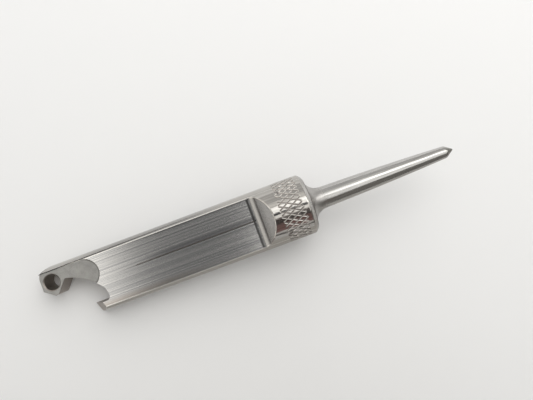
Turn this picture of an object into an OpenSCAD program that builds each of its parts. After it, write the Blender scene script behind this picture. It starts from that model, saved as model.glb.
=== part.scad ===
// Steel hand tool with a lanyard eye, an opener hook, a milled blade, a knurled collar and a spike.
// Frame: +X runs along the bar to the spike's tip, +Z out of the blade's upper flat.
// The origin is under the middle of the tool's length, at the height of the collar's lowest line.
// Every module draws in bar coordinates (x from the eye's end, y and z from the bar's axis),
// and in_frame() moves it to the part's frame.

/* [Bar] */
// Diameter of the round bar that the handle is cut from
bar_d = 12.7; // [12:0.1:14]
// Length of the handle, from the eye's end to the collar's front face
handle_l = 56.5; // [55:0.1:60]
// Width of the chamfer round the collar's front rim
rim_chamfer = 0.7; // [0.3:0.1:1]

/* [Blade] */
// Height of the upper flat above the bar's axis
upper_flat_z = 3.5; // [3.2:0.1:4]
// Depth of the lower flat below the bar's axis
lower_flat_z = 0.9; // [0.6:0.1:1.5]
// Distance from the eye's end to where the shoulder's slope meets the collar
shoulder_x = 48.6; // [47:0.1:49]
// Slope of the shoulder
shoulder_angle = 45; // [40:1:50]
// Radius of the fillet between a flat and the shoulder
shoulder_fillet_r = 2.2; // [1.5:0.1:2.5]

/* [Lanyard eye] */
// Diameter of the lanyard hole
eye_d = 3.2; // [2.8:0.1:3.4]
// Distance of the hole's axis from the eye's end
eye_x = 2.25; // [2.1:0.05:2.4]
// Distance of the hole's axis from the bar's axis
eye_y = 3.1; // [3:0.05:3.2]
// Width of the chamfer at each mouth of the hole
eye_chamfer = 0.2; // [0.1:0.05:0.25]
// Radius of the eye's outer corner
eye_corner_r = 2.3; // [2:0.1:2.6]
// Depth of the recess round the eye
recess_depth = 0.3; // [0.2:0.1:0.6]
// Radius of the recess's round inner end
recess_r = 3.05; // [2.7:0.05:3.1]
// Distance from the eye's end to the centre of that round end
recess_x = 9.1; // [8:0.05:10]
// Distance of the centre of the round end from the bar's axis
recess_y = 2.35; // [2.2:0.05:2.5]

/* [Opener notch] */
// Radius of the notch's long curve
notch_r = 12; // [11:0.1:13]
// Radius of the notch's corner, at its deepest point
notch_corner_r = 3.3; // [3:0.1:3.6]
// Radius of the notch's heel, where it turns back along the tooth
notch_heel_r = 0.8; // [0.5:0.1:1.2]
// Distance from the eye's end to the notch's deepest point
notch_x = 12.35; // [12:0.05:12.6]
// Radius of the fillet between the eye and the notch's long curve
notch_fillet_r = 0.4; // [0.3:0.05:0.5]
// Distance from the eye's end to the middle of that fillet
notch_fillet_x = 5.1; // [5:0.05:5.3]
// Distance of the tooth's inner side from the bar's axis
tooth_y = 4.15; // [4:0.05:4.4]
// Distance from the eye's end to the tooth's tip, at the lower flat
tooth_x = 7.25; // [7:0.05:8]
// Distance from the eye's end to the top of the tooth's bevel, at the upper flat
tooth_top_x = 10.4; // [9.5:0.1:10.8]
// How far the tooth's end is turned, seen from above
tooth_skew = 20; // [10:1:30]

/* [Spike] */
// Length that stands out of the handle
spike_l = 31.9; // [28:0.1:35]
// Radius of the flare's concave curve
flare_r = 3; // [2.5:0.1:3.2]
// Thickness of the flare's rim, where it seats on the handle
root_rim = 0.15; // [0.1:0.05:0.3]
// Diameter at the end of the flare
spike_d = 4.6; // [4.2:0.1:4.8]
// Diameter at the shoulder of the point
point_d = 2.65; // [2.2:0.05:3]
// How far the taper bulges out of a straight line
taper_crown = 0.12; // [0:0.01:0.15]
// Half of the point's cone angle
point_angle = 34; // [30:1:45]
// Radius of the rounded shoulder of the point
point_round = 1.2; // [0.5:0.1:2]
// Radius of the blunt tip
tip_r = 0.25; // [0.15:0.05:0.3]

/* [Socket] */
// Diameter of the spike's shank and of the socket that holds it
shank_d = 5; // [4:0.1:6]
// Length of the shank
shank_l = 10; // [8:0.5:12]
// Air left between the shank's end and the socket's bottom
socket_gap = 0.8; // [0.5:0.1:1.5]
// Chamfer on the shank's end and at the socket's mouth
shank_chamfer = 0.4; // [0.2:0.1:0.6]

/* [Hidden] */
$fn = 96;
bar_r = bar_d / 2;
total_l = handle_l + spike_l;
past = 1;
arc_step = 6;

// Centres of the notch's three curves, each inside the next larger one and touching it
blend_angle = 40;
heel_angle = -5;
heel_x = notch_x - notch_corner_r + (notch_corner_r - notch_heel_r) * cos(heel_angle);
heel_y = notch_heel_r - tooth_y;
corner_x = notch_x - notch_corner_r;
corner_y = heel_y - (notch_corner_r - notch_heel_r) * sin(heel_angle);
long_x = corner_x - (notch_r - notch_corner_r) * cos(blend_angle);
long_y = corner_y - (notch_r - notch_corner_r) * sin(blend_angle);

// Fillet that touches the long curve from inside, at the notch's inner end
root_angle = acos((notch_fillet_x - long_x) / (notch_r - notch_fillet_r));
root_y = long_y + (notch_r - notch_fillet_r) * sin(root_angle);

// The eye's lower side: a sloped heel, a short floor, and a rounded toe next to the notch
eye_heel_x = 2.1;
eye_heel_y = 1.85;
eye_floor_y = 0.3;
eye_toe_x = 2.4;
eye_toe_r = 0.7;
toe_y = eye_floor_y + eye_toe_r;

// Direction of the straight side between the toe and the notch's fillet, which touches both
toe_to_root = [notch_fillet_x - eye_toe_x, root_y - toe_y];
side_angle = atan2(toe_to_root.y, toe_to_root.x) + asin((eye_toe_r + notch_fillet_r) / norm(toe_to_root));

// Points along a circle's arc, from angle a0 to angle a1
function arc(cx, cy, r, a0, a1) =
    let (n = max(2, ceil(abs(a1 - a0) / arc_step)))
    [for (i = [0 : n]) let (a = a0 + (a1 - a0) * i / n) [cx + r * cos(a), cy + r * sin(a)]];

// Radius of the spike at a share t of the way along its taper
function taper_radius(t) = spike_d / 2 + (point_d - spike_d) / 2 * t + 4 * taper_crown * t * (1 - t);

module in_frame() {
    translate([-total_l / 2, 0, bar_r]) children();
}

// The round bar, lying along X, with its front rim chamfered
module bar() {
    rotate([0, 90, 0])
    rotate_extrude()
    polygon([
        [0, 0],
        [bar_r, 0],
        [bar_r, handle_l - rim_chamfer],
        [bar_r - rim_chamfer, handle_l],
        [0, handle_l]
    ]);
}

// Side view of what is milled off above a flat at height z: flat, fillet, then the shoulder's slope
module milled_side(z) {
    slope_z = z + shoulder_fillet_r * (1 - cos(shoulder_angle));
    slope_x = shoulder_x - (bar_r - slope_z) / tan(shoulder_angle);
    fillet_x = slope_x - shoulder_fillet_r * sin(shoulder_angle);
    polygon(concat(
        [[-past, bar_r + past], [-past, z]],
        arc(fillet_x, z + shoulder_fillet_r, shoulder_fillet_r, -90, shoulder_angle - 90),
        [[shoulder_x + past / tan(shoulder_angle), bar_r + past]]
    ));
}

module milled_off(z) {
    rotate([90, 0, 0])
    linear_extrude(height = bar_d + 2 * past, center = true)
    milled_side(z);
}

// Plan of the hook end: everything that stays of the bar from its end to past the notch
module hook_plan() {
    polygon(concat(
        [[notch_x + past, bar_r]],
        arc(eye_corner_r, bar_r - eye_corner_r, eye_corner_r, 90, 180),
        [[0, eye_heel_y], [eye_heel_x, eye_floor_y]],
        arc(eye_toe_x, toe_y, eye_toe_r, -90, side_angle - 90),
        arc(notch_fillet_x, root_y, notch_fillet_r, side_angle + 90, root_angle),
        arc(long_x, long_y, notch_r, root_angle, blend_angle),
        arc(corner_x, corner_y, notch_corner_r, blend_angle, heel_angle),
        arc(heel_x, heel_y, notch_heel_r, heel_angle, -90),
        [[tooth_x, -tooth_y], [tooth_x, -bar_r], [notch_x + past, -bar_r]]
    ));
}

// What is cut away round the eye and inside the notch
module hook_cut() {
    linear_extrude(height = bar_d + 2 * past, center = true)
    difference() {
        translate([-past, -bar_r - past]) square([notch_x + past, bar_d + 2 * past]);
        hook_plan();
    }
}

// Shallow recess milled in from the eye's end and its outer side, with a round inner end
module recess() {
    translate([0, 0, upper_flat_z - recess_depth])
    linear_extrude(height = bar_r) {
        translate([recess_x, recess_y]) circle(r = recess_r);
        translate([-past, recess_y - recess_r]) square([recess_x + past, bar_d]);
    }
}

// Lanyard hole, chamfered at both mouths
module eye_hole() {
    top_z = upper_flat_z - recess_depth;
    translate([eye_x, eye_y, 0]) {
        translate([0, 0, -bar_r]) cylinder(d = eye_d, h = bar_d);
        translate([0, 0, top_z - eye_chamfer])
        cylinder(r1 = eye_d / 2, r2 = eye_d / 2 + eye_chamfer + past, h = eye_chamfer + past);
        translate([0, 0, -lower_flat_z - past])
        cylinder(r1 = eye_d / 2 + eye_chamfer + past, r2 = eye_d / 2, h = eye_chamfer + past);
    }
}

// Bevel that slopes down to the tooth's tip, turned so that the tooth's inner side reaches furthest
module tooth_bevel() {
    thickness = upper_flat_z + lower_flat_z;
    run = tooth_top_x - tooth_x;
    translate([tooth_x, -tooth_y, -lower_flat_z])
    rotate([90, 0, tooth_skew])
    linear_extrude(height = bar_r)
    polygon([
        [-bar_r, -past],
        [-run * past / thickness, -past],
        [run * (thickness + past) / thickness, thickness + past],
        [-bar_r, thickness + past]
    ]);
}

// Blind socket in the front face
module socket() {
    translate([handle_l, 0, 0]) rotate([0, -90, 0]) {
        cylinder(d = shank_d, h = shank_l + socket_gap);
        translate([0, 0, -past])
        cylinder(d1 = shank_d + 2 * (shank_chamfer + past), d2 = shank_d, h = shank_chamfer + past);
    }
}

module handle() {
    color("silver") in_frame()
    difference() {
        bar();
        milled_off(upper_flat_z);
        mirror([0, 0, 1]) milled_off(lower_flat_z);
        hook_cut();
        recess();
        eye_hole();
        tooth_bevel();
        socket();
    }
}

// Half section of the spike, [radius, distance from the handle's front face]
module spike_section() {
    root_r = spike_d / 2 + flare_r;
    taper_x = root_rim + flare_r;
    cone_drop = point_d / 2 - point_round * (1 - cos(point_angle)) - tip_r * cos(point_angle);
    cone_l = point_round * sin(point_angle) + cone_drop / tan(point_angle);
    cone_x = spike_l - tip_r * (1 - sin(point_angle)) - cone_l;
    taper_l = cone_x - taper_x;
    steps = 8;
    polygon(concat(
        [[0, -shank_l], [shank_d / 2 - shank_chamfer, -shank_l], [shank_d / 2, shank_chamfer - shank_l]],
        [[shank_d / 2, 0], [root_r, 0]],
        arc(root_r, taper_x, flare_r, -90, -180),
        [for (i = [1 : steps - 1]) [taper_radius(i / steps), taper_x + taper_l * i / steps]],
        arc(point_d / 2 - point_round, cone_x, point_round, 0, point_angle),
        arc(0, spike_l - tip_r, tip_r, point_angle, 90)
    ));
}

module spike() {
    color("gainsboro") in_frame()
    translate([handle_l, 0, 0]) rotate([0, 90, 0])
    rotate_extrude() spike_section();
}

handle();
spike();
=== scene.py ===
import math

import bpy
from mathutils import Matrix, Vector


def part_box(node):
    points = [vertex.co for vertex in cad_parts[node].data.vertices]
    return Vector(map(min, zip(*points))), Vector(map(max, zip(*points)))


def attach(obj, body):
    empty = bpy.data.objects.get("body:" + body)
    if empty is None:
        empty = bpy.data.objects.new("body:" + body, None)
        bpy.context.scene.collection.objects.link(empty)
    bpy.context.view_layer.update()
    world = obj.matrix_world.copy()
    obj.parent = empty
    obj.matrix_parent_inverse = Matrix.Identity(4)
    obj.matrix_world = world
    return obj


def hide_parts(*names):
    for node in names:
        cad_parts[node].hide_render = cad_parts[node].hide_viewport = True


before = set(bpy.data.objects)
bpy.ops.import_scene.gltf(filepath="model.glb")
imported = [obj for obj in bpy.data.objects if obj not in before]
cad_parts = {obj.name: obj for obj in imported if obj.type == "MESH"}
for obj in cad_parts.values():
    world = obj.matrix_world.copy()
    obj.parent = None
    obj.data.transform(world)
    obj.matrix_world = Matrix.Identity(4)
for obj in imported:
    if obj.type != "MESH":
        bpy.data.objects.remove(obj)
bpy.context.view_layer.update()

# ---- The bar --------------------------------------------------------------------------------------
# The handle is one length of round stainless bar, 12.7 mm across. Everything on it is cut from that
# bar, so it starts as a plain round. Its front rim is chamfered on the lathe.
MM = 0.001
handle_low, handle_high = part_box("handle")
eye_end = handle_low.x
front_face = handle_high.x
bar_radius = (handle_high.y - handle_low.y) / 2
bar_axis = handle_low.z + bar_radius
bar_sides = 72
bar_turn = math.radians(0.65)
rim_chamfer = 0.7 * MM
tiny = 0.005 * MM
along_bar = (0, math.pi / 2, 0)


def at(x, y, z):
    """A point in the frame, from millimetres along the bar, across it and above its axis."""
    return Vector((eye_end + x * MM, y * MM, bar_axis + z * MM))


def off_axis(point):
    return math.hypot(point.y, point.z - bar_axis)


def edit(piece):
    """Opens a piece alone in edit mode with nothing selected."""
    if bpy.context.object and bpy.context.object.mode == "EDIT":
        bpy.ops.object.mode_set(mode="OBJECT")
    bpy.ops.object.select_all(action="DESELECT")
    bpy.context.view_layer.objects.active = piece
    piece.select_set(True)
    bpy.ops.object.mode_set(mode="EDIT")
    bpy.ops.mesh.select_all(action="DESELECT")


def select(piece, kind, wanted):
    """Selects the vertices, edges or faces of a piece for which wanted() is true."""
    edit(piece)
    bpy.ops.mesh.select_mode(type=kind)
    bpy.ops.object.mode_set(mode="OBJECT")
    mesh = piece.data
    items = {"VERT": mesh.vertices, "EDGE": mesh.edges, "FACE": mesh.polygons}[kind]
    for item in items:
        item.select = wanted(item)
    bpy.ops.object.mode_set(mode="EDIT")


def ends(piece, edge):
    return [piece.data.vertices[v].co for v in edge.vertices]


def bake_place(piece):
    """Puts a piece's place, turn and size into its mesh."""
    if piece.mode == "EDIT":
        bpy.ops.object.mode_set(mode="OBJECT")
    bpy.ops.object.select_all(action="DESELECT")
    bpy.context.view_layer.objects.active = piece
    piece.select_set(True)
    bpy.ops.object.transform_apply(location=True, rotation=True, scale=True)


bpy.ops.object.select_all(action="DESELECT")
bpy.ops.mesh.primitive_cylinder_add(
    vertices=bar_sides,
    radius=bar_radius,
    depth=front_face - eye_end,
    location=((eye_end + front_face) / 2, 0, bar_axis),
    rotation=along_bar,
)
handle = bpy.context.object
handle.name = "handle_steel"
handle.rotation_euler.rotate_axis("Z", -bar_turn)
bake_place(handle)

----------

Only the lines from the one containing "handle's front face]" through the one containing "cad_parts[node].hide_render = cad_parts[node].hide_viewport" are to be reproduced, exactly as they appear.

# Result:
// Half section of the spike, [radius, distance from the handle's front face]
module spike_section() {
    root_r = spike_d / 2 + flare_r;
    taper_x = root_rim + flare_r;
    cone_drop = point_d / 2 - point_round * (1 - cos(point_angle)) - tip_r * cos(point_angle);
    cone_l = point_round * sin(point_angle) + cone_drop / tan(point_angle);
    cone_x = spike_l - tip_r * (1 - sin(point_angle)) - cone_l;
    taper_l = cone_x - taper_x;
    steps = 8;
    polygon(concat(
        [[0, -shank_l], [shank_d / 2 - shank_chamfer, -shank_l], [shank_d / 2, shank_chamfer - shank_l]],
        [[shank_d / 2, 0], [root_r, 0]],
        arc(root_r, taper_x, flare_r, -90, -180),
        [for (i = [1 : steps - 1]) [taper_radius(i / steps), taper_x + taper_l * i / steps]],
        arc(point_d / 2 - point_round, cone_x, point_round, 0, point_angle),
        arc(0, spike_l - tip_r, tip_r, point_angle, 90)
    ));
}

module spike() {
    color("gainsboro") in_frame()
    translate([handle_l, 0, 0]) rotate([0, 90, 0])
    rotate_extrude() spike_section();
}

handle();
spike();
=== scene.py ===
import math

import bpy
from mathutils import Matrix, Vector


def part_box(node):
    points = [vertex.co for vertex in cad_parts[node].data.vertices]
    return Vector(map(min, zip(*points))), Vector(map(max, zip(*points)))


def attach(obj, body):
    empty = bpy.data.objects.get("body:" + body)
    if empty is None:
        empty = bpy.data.objects.new("body:" + body, None)
        bpy.context.scene.collection.objects.link(empty)
    bpy.context.view_layer.update()
    world = obj.matrix_world.copy()
    obj.parent = empty
    obj.matrix_parent_inverse = Matrix.Identity(4)
    obj.matrix_world = world
    return obj


def hide_parts(*names):
    for node in names:
        cad_parts[node].hide_render = cad_parts[node].hide_viewport = True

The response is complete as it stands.